Executive recommendations for finance SaaS leaders
First, design retention as an operating architecture, not a customer success initiative. The product, finance operations, implementation, and partner teams should share a common retention model tied to workflow dependency and automation depth.
Second, prioritize ERP-connected use cases early. Customers who trust the platform with accounting-adjacent workflows are more likely to renew, expand, and standardize additional processes on the platform.
Third, formalize governance for white-label, reseller, and OEM channels. Retention leakage often comes from unclear ownership, inconsistent onboarding, and weak support escalation rather than from missing features.
Fourth, package automation as a retention lever. Dunning, approvals, reconciliation, revenue feeds, and exception management should be positioned as core value drivers, not optional technical add-ons. Finally, align pricing and packaging with maturity.

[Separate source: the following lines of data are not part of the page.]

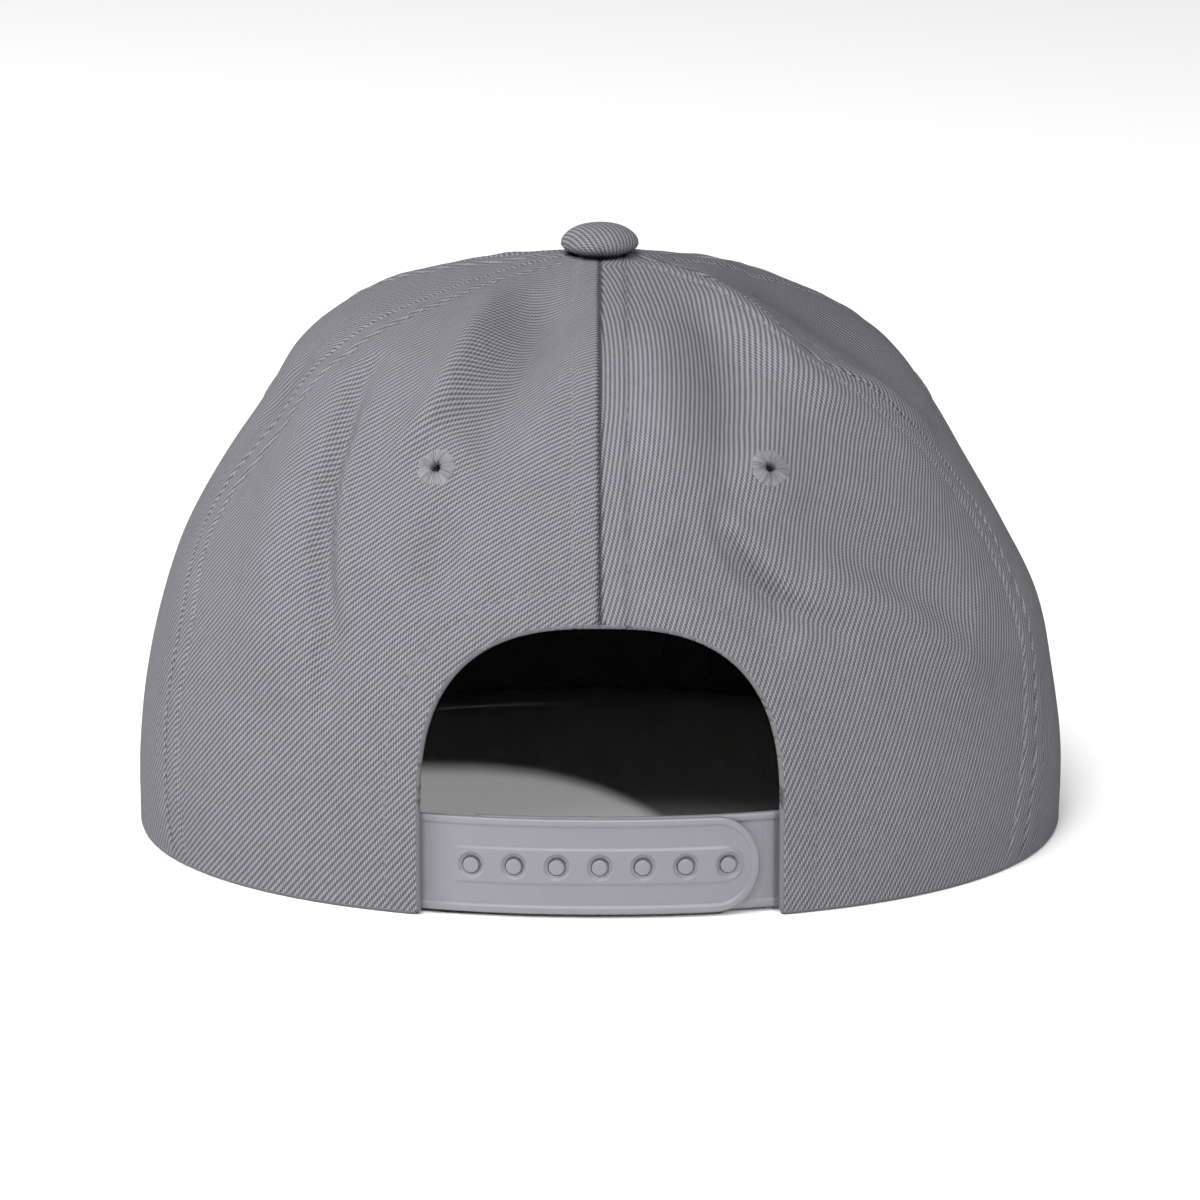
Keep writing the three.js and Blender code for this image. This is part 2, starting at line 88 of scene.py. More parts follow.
# Pegs sit a little aside and low in their holes, with their tops just under the strap's face
PEG_SHIFT = 0.1
PEG_SINK = 0.15
PEG_TOP = 0.12
HOLE_RADIUS = 1.85
SINK_RADIUS = 2.5
SINK_DEPTH = 0.12
RIDGE_HALF_LENGTH = 29.5
RIDGE_HALF_HEIGHT = 3.7
# Fine lines moulded across the strap: place of the first, width and depth
STRAP_LINE = 34.6
LINE_WIDTH = 0.2
LINE_DEPTH = 0.06
STRAP_EDGE_DROP = 0.2
STRAP_EDGE_WIDTH = 0.35
# Step of the strap's grid
STRAP_STEP = 0.24

BAND_HEIGHT = 31.0
BAND_THICKNESS = 1.5
BAND_INSET = WALL + 0.3
BAND_GAP = 3.5
BAND_WAVE = 0.12
# Room that the band leaves for the two strap ends
STRAP_STACK = 2 * (STRAP_THICKNESS + 0.3)

# Relief of the cloth
FOLD_RISE = 3.0
FOLD_WIDTH = 8.0
SEAM_BAND = 5.6
SEAM_RISE = 0.5
SEAM_SOFT = 0.9
SEAM_GROOVE = 0.6
SEAM_GROOVE_WIDTH = 0.5
SEAM_PUCKER = 0.3
HEM_WIDTH = 7.3
HEM_RISE = 0.35
HEM_SOFT = 0.8
STITCH_PITCH = 3.1
STITCH_LENGTH = 2.5
STITCH_RADIUS = 0.15
STITCH_STEPS = 5
STITCH_SIDES = 6
STITCH_GROOVE_WIDTH = 0.7
SEAM_STITCH_GROOVE = 0.25
HEM_STITCH_GROOVE = 0.2
EYELET_RADIUS = 4.1
EYELET_THREADS = 44
EYELET_DIP = 2.2
# How far an eyelet's threads stand out, and the unevenness of its rim and of its hole
EYELET_THREAD_RISE = 0.13
RIM_UNEVEN = 0.03
HOLE_UNEVEN = 0.15
# Folds fade out within this distance of an eyelet
EYELET_CALM = 9.0
VISOR_ROWS = 8
VISOR_ROW_START = 6.5
VISOR_ROW_PITCH = 6.4
VISOR_GROOVE = 0.2
VISOR_GROOVE_WIDTH = 0.6
# Share of its thickness that each face of the visor loses at the edge
VISOR_THIN = 0.25

# Weave: yarns aside, picks up, picks in a repeat, and the share of it that the warp floats over
YARN_PITCH = 0.39
PICK_PITCH = 0.66
REPEAT = 3
FLOAT_SHARE = 0.64
# Shares of the weave's tone: its height, its fibres, wide blotches and single floats
HEIGHT_TONE = 0.85
FIBRE_TONE = 0.3
MOTTLE_TONE = 0.1
DASH_TONE = 0.08
# Turn of the weave on the button, degrees
BUTTON_TURN = -58
# Half width of the painted shade along the back's centre seam
SEAM_PAINTED_SHADE = 0.42
# Painted shade on the upper right side: degrees and t, reach and how much darker
PAINTED_SHADE_SPOT = (-88.0, 0.8)
PAINTED_SHADE_REACH = 30.0
PAINTED_SHADE_AMOUNT = 0.22

MM = 0.001
# From the crown's frame to the row frame, in metres
SHIFT = np.array([0.0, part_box("visor")[0].y + (FRONT_DEPTH + VISOR_REACH) * MM, 0.0])


def table(names, rows):
    """Rows of numbers as columns by name."""
    return {name: np.array(values, float) for name, values in zip(names.split(), zip(*rows))}


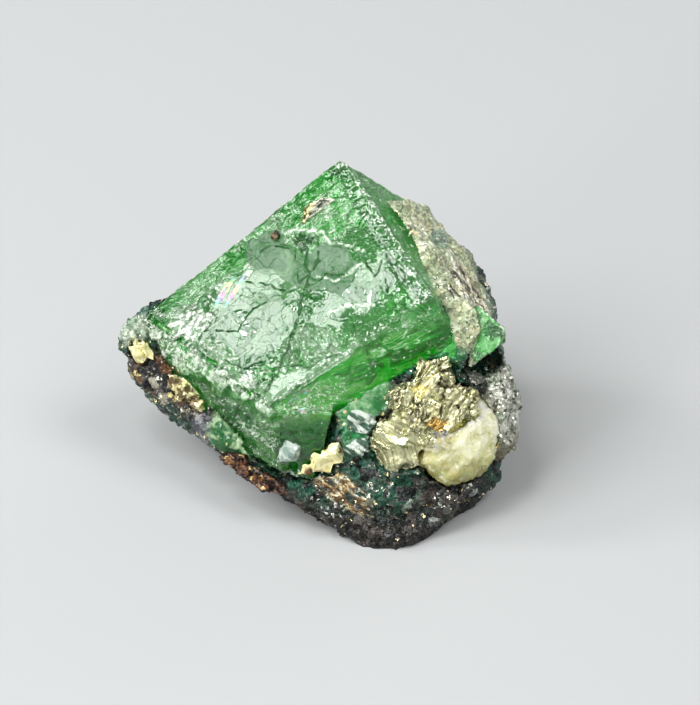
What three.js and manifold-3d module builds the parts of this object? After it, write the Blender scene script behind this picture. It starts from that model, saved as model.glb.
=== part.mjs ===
// Tsavorite in matrix: a green garnet crystal with flat faces, sitting in the dark rock it grew in.
// Pyrite, calcite, graphite, quartz and a second small garnet are set in the same rock.
//
// Millimetres, +Z up. The specimen stands on the flat broken base of its rock, at z = 0, and the
// origin is under the middle of it. The large face of the crystal looks forward (-Y), left and up.
//
// Every flat face is given as a geologist would note it: a bearing round the specimen, from the
// front towards +X, a rise above level, both in degrees, and its reach from the heart.

import * as THREE from "three";
import { ImprovedNoise } from "three/addons/math/ImprovedNoise.js";
import { mergeVertices } from "three/addons/utils/BufferGeometryUtils.js";
import Module from "manifold-3d";

const wasm = await Module();
wasm.setup();

// ---- Driving dimensions, mm ----

const heart = new THREE.Vector3(0, 0.5, 6); // the point that faces and rock are measured from
const middle = 0.86; // how far behind the world's origin the specimen is drawn
const gap = 0.1; // between a piece and the one that closes round it
const block = 40; // the rough block that a crystal is cleaved from, larger than the specimen

const rock = {
  detail: 13, // the rock's surface has 20 * (detail + 1)^2 triangles
  edgeSharpness: 26, // higher is a crisper edge between two broken faces
  lumps: { height: 0.3, length: 3.1 },
  grains: { height: 0.16, length: 1.25 },
};

const turn = THREE.MathUtils.degToRad;

// ---- Flat faces ----

function outward(bearing, rise) {
  const b = turn(bearing);
  const r = turn(rise);
  return new THREE.Vector3(Math.sin(b) * Math.cos(r), -Math.cos(b) * Math.cos(r), Math.sin(r));
}

const face = (bearing, rise, reach) => ({ normal: outward(bearing, rise), reach });

const crystalFaces = [
  face(-27.6, 46.3, 3.28), // the large front face
  face(16.8, 64.2, 5.95), // a narrow bevel down its right edge
  face(81.1, 55.4, 7.07), // the right face beyond the bevel
  face(12.3, 3.5, 3.13), // the deep green band under the front face
  face(-39.1, -2.6, 4.42), // left end
  face(-140.3, 26.7, 6.1), // back left
  face(145, 36, 7.95), // back right
  face(97.5, 21.1, 6.0), // against the rock of the right flank
  face(47.7, -46.4, 2.0), // against the rock under the band
  face(-113.7, -37.2, 5.31), // against the rock under the left end
  face(-55, -42, 5.3), // against the rock of the undercut
  face(175, -25, 4.6), // against the rock at the back
  face(0, -90, 4.2), // against the rock underneath
];

// A lower growth of the same crystal, which shows under the left end of the band.
const lowerFaces = [
  face(2, 15, 3.45),
  face(-45, 3, 4.3),
  face(90, -14, 0.57),
  face(25, 72, 0.82),
  face(-20, -75, 4.45),
  face(170, 0, 1.5),
  face(-90, 20, 3.6),
  face(-55, -42, 5.25),
];

const rockFaces = [
  face(0, -90, 7.5), // underneath, below the cut base
  face(-3.4, 29.9, 2.48), // front
  face(-25.5, 21.2, 3.0), // front, towards the left tip
  face(-47.2, -36.6, 5.95), // undercut on the left
  face(44.1, -23.6, 8.95), // undercut on the right
  face(86.7, 45.5, 7.4), // upper right flank
  face(62, 12, 7.6), // front right
  face(95, 8, 8.15), // right side
  face(100, -28, 8.9), // lower right
  face(-27.6, 46.3, 2.7), // under the crystal's front face
  face(145.3, 34.8, 8.6), // upper back, right
  face(124.1, 20.7, 8.3), // back right
  face(-152, 38, 5.3), // upper back, left
  face(-90, 5, 9.4), // left tip
  face(-128, -22, 7.8), // lower back, left
  face(175, 0, 6.9), // back
  face(160, -32, 7.4), // lower back
];

// ---- Closed solids ----

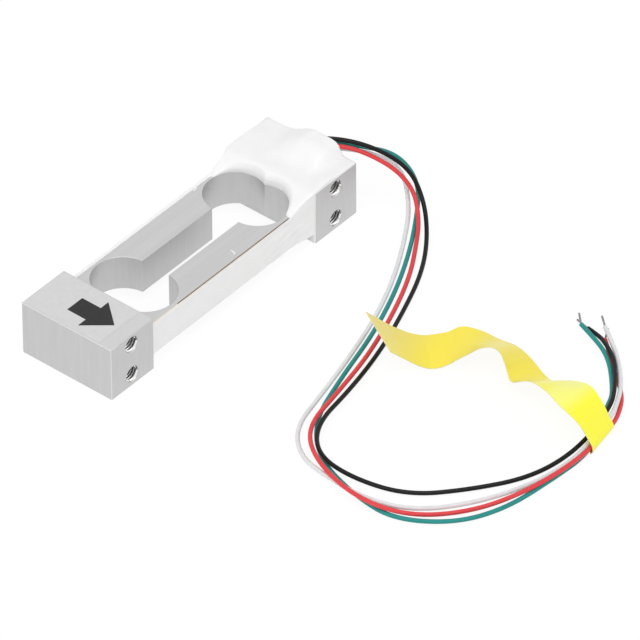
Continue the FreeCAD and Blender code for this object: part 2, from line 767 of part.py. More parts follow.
for obj in doc.Objects:
    if "Invalid" in obj.State or "Error" in obj.State:
        raise ValueError(f"{obj.Name} failed: {obj.State}")
os.makedirs("parts", exist_ok=True)
for node in nodes:
    shape = node.Shape
    if shape.isNull() or not shape.isValid() or not shape.Solids:
        raise ValueError(f"{node.Label} is not a valid solid")
    shape.exportStep(f"parts/{node.Label}.step")
    print(f"{node.Label}: {len(shape.Solids)} solid, {shape.Volume:.3f} mm3")
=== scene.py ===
# %% [markdown]
# # A strain gauge load cell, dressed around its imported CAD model
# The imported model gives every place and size, in metres. Each cell below takes one piece or one
# finish: what it is on the real object, how it could be made, and why it is made this way.

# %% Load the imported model
import bpy
import math
from mathutils import Matrix, Vector, noise


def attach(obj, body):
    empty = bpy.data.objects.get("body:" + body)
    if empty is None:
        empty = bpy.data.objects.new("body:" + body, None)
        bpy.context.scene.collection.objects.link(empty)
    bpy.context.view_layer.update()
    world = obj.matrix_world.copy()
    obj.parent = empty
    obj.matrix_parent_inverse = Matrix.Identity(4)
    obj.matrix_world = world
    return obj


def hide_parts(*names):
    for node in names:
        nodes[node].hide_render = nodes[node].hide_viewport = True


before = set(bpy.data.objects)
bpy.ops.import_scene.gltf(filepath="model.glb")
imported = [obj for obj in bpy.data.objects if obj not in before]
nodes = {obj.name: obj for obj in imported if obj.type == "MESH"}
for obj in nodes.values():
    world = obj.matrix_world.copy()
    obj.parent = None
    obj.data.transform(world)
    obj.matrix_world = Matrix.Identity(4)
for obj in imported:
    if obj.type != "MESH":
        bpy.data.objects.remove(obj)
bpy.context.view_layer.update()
MM = 0.001

# %% [markdown]
# The camera comes first, because everything is judged through it. It could be placed by eye, but a
# fit to the block's corners gives its angle, its distance and its focal length, so they are used as
# they are. The picture is square, 640 pixels wide.

# %% Camera
AZIMUTH, ELEVATION, ROLL = (math.radians(a) for a in (-49.96, 40.15, -0.32))
DISTANCE = 3.52306
FOCAL_PIXELS = 10267.75
PICTURE = 640
SENSOR = 36.0
BLOCK_CENTRE = Vector((0, 0, 11 * MM))
CENTRE_PIXEL = (190.726, 257.016)

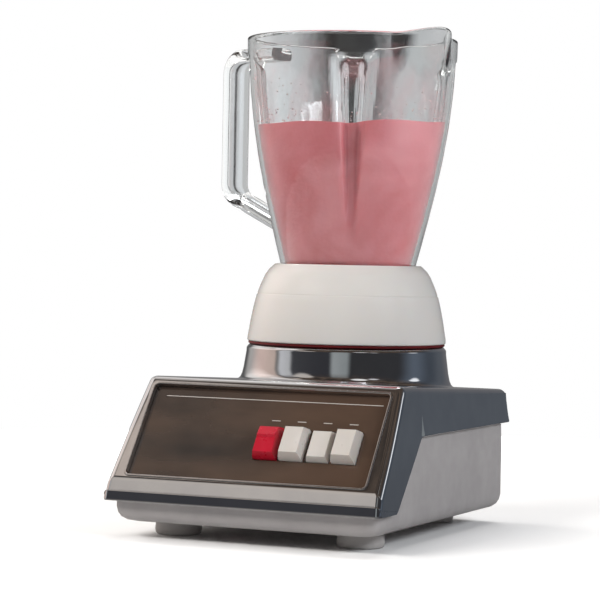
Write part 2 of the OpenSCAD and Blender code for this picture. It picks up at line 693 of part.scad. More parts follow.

Customers should have a clear path from basic billing to embedded ERP-grade finance operations without replatforming.
Conclusion
Subscription platform retention models for finance SaaS leaders are most effective when they combine recurring revenue logic with ERP discipline, automation depth, and channel governance. The goal is not simply to reduce churn. It is to make the platform operationally central to billing, collections, reporting, and financial control.
For SaaS founders, CTOs, ERP consultants, and software companies building white-label or OEM finance offerings, the strategic question is straightforward: does the platform sit at the edge of the finance stack, or does it become part of the system of record workflow? The closer it gets to the operating core, the stronger retention becomes.